- **Written problem**
Identify each line holding the string "slide" and copy it.

- **Data for this task**
****************
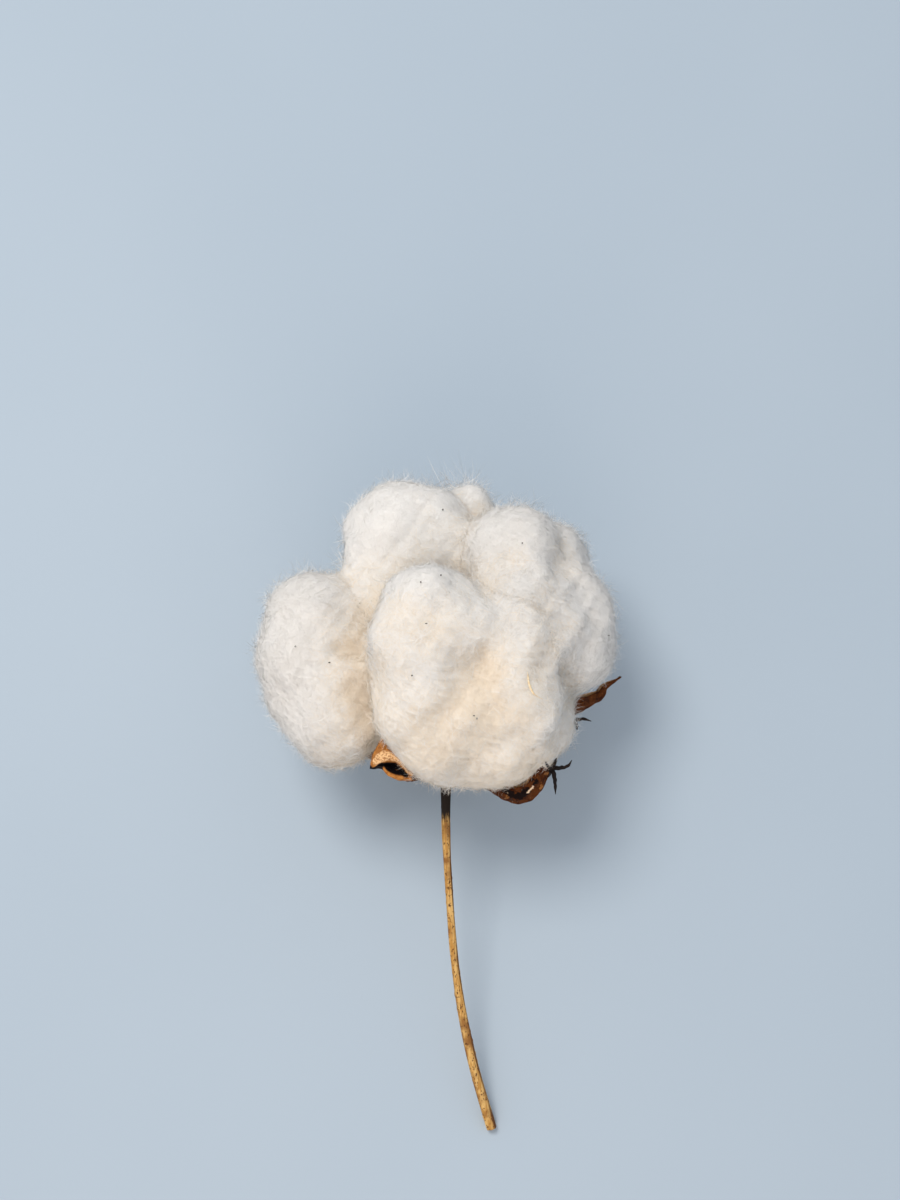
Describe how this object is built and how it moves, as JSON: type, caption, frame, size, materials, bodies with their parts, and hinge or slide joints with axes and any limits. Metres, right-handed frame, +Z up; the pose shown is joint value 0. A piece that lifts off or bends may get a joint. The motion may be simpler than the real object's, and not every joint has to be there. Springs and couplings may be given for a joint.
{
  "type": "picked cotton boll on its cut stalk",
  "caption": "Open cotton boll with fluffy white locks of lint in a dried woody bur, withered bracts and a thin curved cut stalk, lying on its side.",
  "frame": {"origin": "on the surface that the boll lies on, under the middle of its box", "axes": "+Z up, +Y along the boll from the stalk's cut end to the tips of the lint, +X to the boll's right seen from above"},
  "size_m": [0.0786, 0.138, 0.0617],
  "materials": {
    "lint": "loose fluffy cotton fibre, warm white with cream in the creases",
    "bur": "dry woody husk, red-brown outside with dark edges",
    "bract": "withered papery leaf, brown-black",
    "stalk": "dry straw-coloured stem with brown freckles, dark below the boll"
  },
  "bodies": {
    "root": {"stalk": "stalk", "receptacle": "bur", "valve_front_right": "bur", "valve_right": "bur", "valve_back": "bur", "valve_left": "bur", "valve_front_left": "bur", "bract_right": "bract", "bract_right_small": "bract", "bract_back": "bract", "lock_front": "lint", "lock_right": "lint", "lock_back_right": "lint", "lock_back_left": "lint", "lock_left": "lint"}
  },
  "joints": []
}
****************
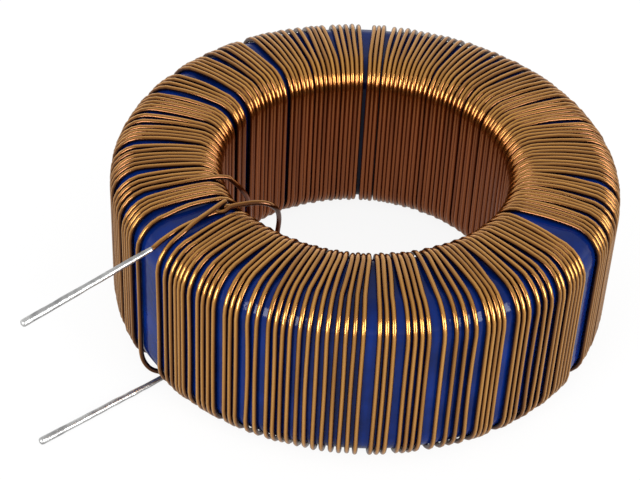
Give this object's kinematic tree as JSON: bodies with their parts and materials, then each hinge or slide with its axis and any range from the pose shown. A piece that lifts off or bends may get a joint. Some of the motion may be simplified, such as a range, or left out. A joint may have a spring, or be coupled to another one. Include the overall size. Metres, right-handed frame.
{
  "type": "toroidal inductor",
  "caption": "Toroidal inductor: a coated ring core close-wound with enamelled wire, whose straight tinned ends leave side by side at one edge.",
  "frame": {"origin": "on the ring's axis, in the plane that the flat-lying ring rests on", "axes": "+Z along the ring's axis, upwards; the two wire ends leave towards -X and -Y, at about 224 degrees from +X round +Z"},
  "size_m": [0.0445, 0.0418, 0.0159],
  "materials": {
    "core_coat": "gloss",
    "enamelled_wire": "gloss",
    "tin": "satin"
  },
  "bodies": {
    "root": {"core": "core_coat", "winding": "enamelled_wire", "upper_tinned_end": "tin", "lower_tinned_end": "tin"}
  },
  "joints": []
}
****************
- **Response**
Describe how this object is built and how it moves, as JSON: type, caption, frame, size, materials, bodies with their parts, and hinge or slide joints with axes and any limits. Metres, right-handed frame, +Z up; the pose shown is joint value 0. A piece that lifts off or bends may get a joint. The motion may be simpler than the real object's, and not every joint has to be there. Springs and couplings may be given for a joint.
Give this object's kinematic tree as JSON: bodies with their parts and materials, then each hinge or slide with its axis and any range from the pose shown. A piece that lifts off or bends may get a joint. Some of the motion may be simplified, such as a range, or left out. A joint may have a spring, or be coupled to another one. Include the overall size. Metres, right-handed frame.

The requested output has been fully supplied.